In the lecture we have derived the sampler for exponential distribution:
\[\begin{align*}
p(x) = \text{Exp}(x;\lambda) = \lambda e^{-\lambda x}.
\end{align*}\]
We calculate the CDF
\[\begin{align*}
F_X(x) =& \int_{0}^x p(x') \mathrm{d} x', \\
=& \lambda \int_0^x e^{-\lambda x'} \mathrm{d} x', \\
=& {\lambda} \left[ -\frac{1}{\lambda} e^{- \lambda x'}\right]_{x' = 0}^x \\
=& 1 - e^{-\lambda x}.
\end{align*}\]
Deriving the inverse:
\[\begin{align*}
u =& 1 - e^{-\lambda x}\\
\implies x =& -\frac{1}{\lambda} \log (1 - u)\\
\implies F_X^{-1}(u) =& -\lambda^{-1} \log (1 - u).
\end{align*}\]
which gives us the sampler:
Generate \(u_i \sim \text{Unif}([0, 1])\)

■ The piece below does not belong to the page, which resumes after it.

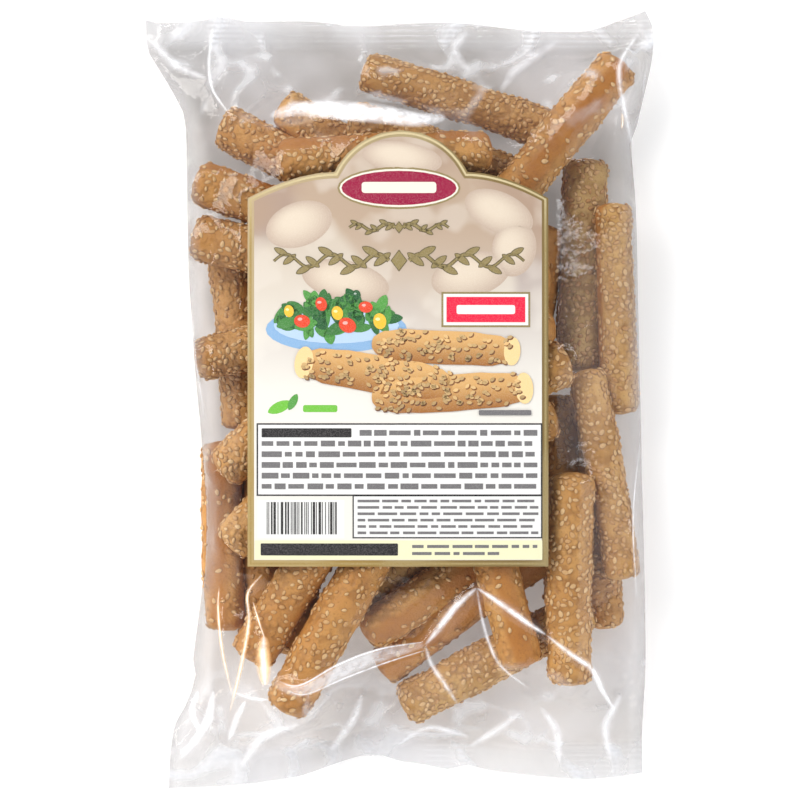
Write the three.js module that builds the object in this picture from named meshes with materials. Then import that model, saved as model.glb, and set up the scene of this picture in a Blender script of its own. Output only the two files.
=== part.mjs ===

\(x_i = -\lambda^{-1} \log (1 - u_i)\).
Let us look at the code for this sampler.
import numpy as np
import matplotlib.pyplot as plt
rng = np.random.default_rng(10)
def exponential_pdf(x, lam):
return lam * np.exp(-lam * x)
def exponential_cdf(x, lam):
return 1 - np.exp(-lam * x)
# an illustration of inverse transform sampling for the exponential distribution
# with parameter lambda = 4
lam = 4
N = 50000
x = np.array([])
un = []
for n in range(N):
u = rng.uniform(0, 1)
un.append(u)
x = np.append(x, -np.log(1 - u) / lam)
fig = plt.figure(figsize=(10, 5))
axs = fig.subplots(1, 2)
# plot u on the y axis
xx = np.linspace(0, 2, 100)
axs[0].hist(un, bins=50, density=True, color='k') # histogram of uniforms
axs[0].set_title("Histogram of Uniforms")
axs[1].hist(x, bins=50, density=True, color='k') # histogram of exponentials
axs[1].plot(xx, exponential_pdf(xx, lam), color=[0.8, 0, 0], linewidth=2) # plot the pdf
axs[1].set_xlim(0, 2)
axs[1].set_title("Histogram of Exponentials")
plt.show()